As you can see in this example, the unit sales can be measured according to their membership in a given data-mining model node. Notice that the people who earn lower incomes are responsible for far lower sales than people in higher income groups. This might or might not be a surprise depending on the kinds of products the company sells.

As compared to the relational data-mining model, the OLAP-based model offers unprecedented analytical power to the user.

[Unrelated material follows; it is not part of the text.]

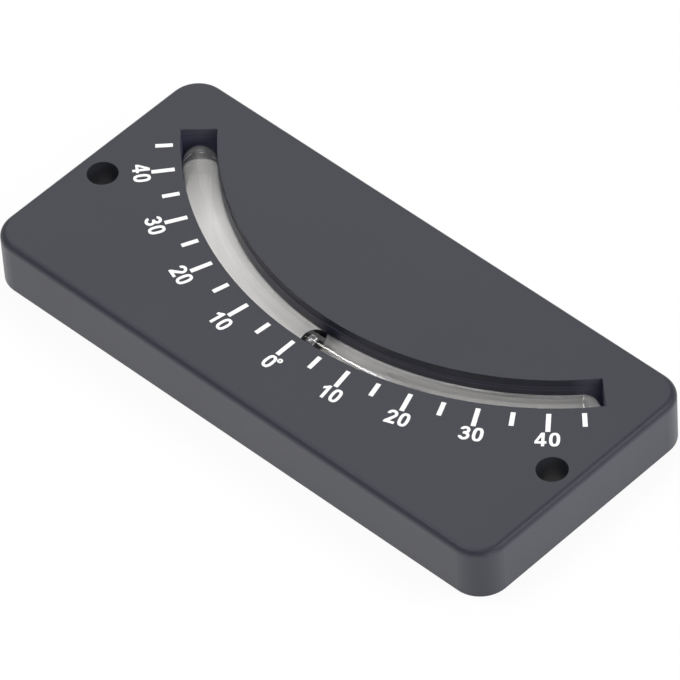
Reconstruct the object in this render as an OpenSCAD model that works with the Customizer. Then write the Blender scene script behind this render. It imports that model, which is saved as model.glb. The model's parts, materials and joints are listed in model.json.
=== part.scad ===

With the power afforded by MDX and calculated members, it's possible to find what percentage of the overall population each member group represents, or the standard deviation, to get a better understanding of the data.

Note

Whenever OLAP uses calculated fields or calculated members as is the case with the generated dimensions, there is a real possibility that queries and browsing done with these dimensions will be far slower than with ordinary dimensions, mostly because the cube is making the calculations on the fly, which precludes OLAP from taking advantage of the speed gains that come with using stored aggregates.

Summary 21

As far as the data-mining portion of Analysis Services is concerned , all data-mining models created with decision trees are treated exactly the same regardless of the structure of the source data because the data-mining processor formats the information in the same way before training the model. All the information is converted to single-table structures with columns and rows so that all the information is temporarily placed in a flat structure that the data-mining processor can deal with. As a result, a data-mining model created with OLAP is fundamentally the same as one created using a relational data source.

By using OLAP as the data source, Analysis Services is able to provide unique options during the creation of the data-mining model that is not be available if using a relational database as the source for the case data. You can choose to create additional OLAP structures, such as a virtual cube and a virtual dimension. These are extremely valuable in that they offer an operator who wants to browse the data the ability to do so with the help of the patterns that were discovered and organized in the data-mining model.